Did you know Rembrandt made a 1654 etching showing a golfer? Did you know that the 1800s painter Homer Winslow helped make a woodcut print of a football game, or that you can purchase an Andy Warhol limited edition screen print of Wayne Gretzky signed by both Warhol and Gretzky?
Fine art isn’t just for museums these days. Increasingly, sports collectors are purchasing original sports themed prints by famous artists. MastroNet, Robert Edward Auctions, Leland’s and other big sports auction houses have offered prints by Warhol, Salvador Dali, Rembrandt, Roy Lichtenstein and Leroy Neiman.
For beginner collectors concerned with authenticity, the fine arts can be intimidating and overwelming. As in all areas of collecting, there are fakes, forgeries and reprints. In fact, fine art prints were being forged long before baseball was a sport. As one collector said to me when inquiring about a Salvador Dali print he had purchased years earlier, “Not only do I have no idea if this is authentic, I have no idea how to find out if it’s authentic.”
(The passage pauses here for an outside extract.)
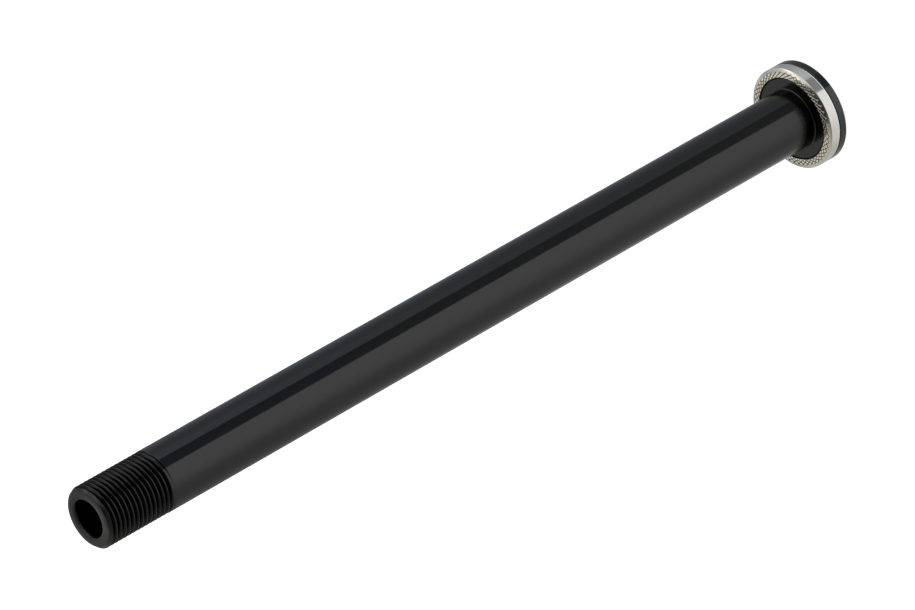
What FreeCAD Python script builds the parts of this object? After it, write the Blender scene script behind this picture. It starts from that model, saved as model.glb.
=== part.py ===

Happily, there are reference books and websites that the collector can use to help judge the authenticity of a print for sale and learn the specifics about the work.
For sellers and buyers of prints by a famous artist, a catalogue raisonne (plural: catalogues raisonne) is an essential information resource. Catalogues raisonne are large illustrated books used by Sotheby’s, Christies, museums and advanced collectors to help identify and authenticate prints. They are also a great starting point for the beginning collector, offering an illustrated survey and description of the artist’s work.
A catalogue raisonne is a book or series of books covering a specific area of an artist’s work (paintings, sculpture, prints, other). They are researched and produced by the top experts in the field, including professors, museums curators and gallery owners. They are often assisted or otherwise approved by the artist or artist’s estate.
While catalogues raisonne vary in quality, a good one will be extensively illustrated and give most of the essentials of the artist’s original prints. These essentials can include dimensions of a print, type of printing used (etching, engraving, other), number of prints, editions, how a print is signed and numbered, watermarks, the type of paper used, and so on. A catalogue often includes helpful biographical and artistic information, such as describing the printing techniques and styles, and details known fakes and unauthorized reprints. Some catalogues are so lavishly and colorfully illustrated, they are worth the price simply as picture books for the coffee table.
The essentialness of a catalogue raisonne is that it lists what prints are recognized as genuine works by the artist. While there will be some legitimate uncataloged prints, most collectors should stick to what is catalogued. If a print for sale is not listed and detailed in the catalogue raisonne or called genuine by other substantive source (expert opinion, authoritative article), the average collector should not buy.
If the least that collectors of the world did was to determine if a print is listed as authentic in the catalogue raisonne and that the bare basics (size, signature, numbering, etc) matches the catalogue listing, the sale of forgeries and fakes would be reduced by over 90 percent.
Obtaining a particular artist’s catalogue can be difficult. While catalogues by some artist’s can be bought on eBay and popular bookstores like amazon.com and Barnes and Noble, they are often expensive. Some are extremely difficult to find and a few may not be in English! I own a Picasso catalogue raisonne written in French with German translation and I know neither language.
For the hard-to-find catalogues raisonne, the collector should look high and low. This includes looking at used bookstores, libraries and asking around. Some galleries or dealers have libraries and will let collectors reference them.
With reputable auctioneers and dealers who specialize is expensive fine art, the auction description will typically detail that a print is officially “listed” as genuine by listing the catalogue’s title, author and the catalogue number and/or page number for the print. Even if the collector does not have access to the particular catalogue, he will at least know that the print is listed in a catalogue raisonne.
The following are free online catalogues raisonne and related websites for famous artists:
Leroy Neiman: http://www.leroyneiman.com
This is Neiman’s official site, maintained by his publisher, and contains the complete illustrated catalogue raisonne. It includes commentary for collectors written by the artist.
Andy Warhol: http://www.warholprints.com
Warhol made numerous popular paintings and prints of athletes, including Mahammad Ali, Gretzky, Eric Heiden and European hockey players. Barry Halper owned a Warhol Pete Rose that is pictured in the 1999 Sotheby’s/Halper catalog. This website is maintained by a prominent art gallery that published many of Warhol’s original prints. The information is officially approved as accurate by Warhol’s estate.
Pablo Picasso: http://www.tamu.edu/mocl/picasso
Salvador Dali: http://www.daliarchives.com
Dali is one of the most forged of all artists, and the collector of his work has to be particularly careful. This site is the publisher of the official Dali catalogue raisonne (not online). The collector can pay for Dali Archive’s opinion on a Dali print or painting. Based in New York City, the private company is regarded as one of the top Dali experts in the world. An LOA from the company or their deceased founder, Albert Field, is considered significant. Salvador Dali hand-picked Field to be the cataloguer of his artwork.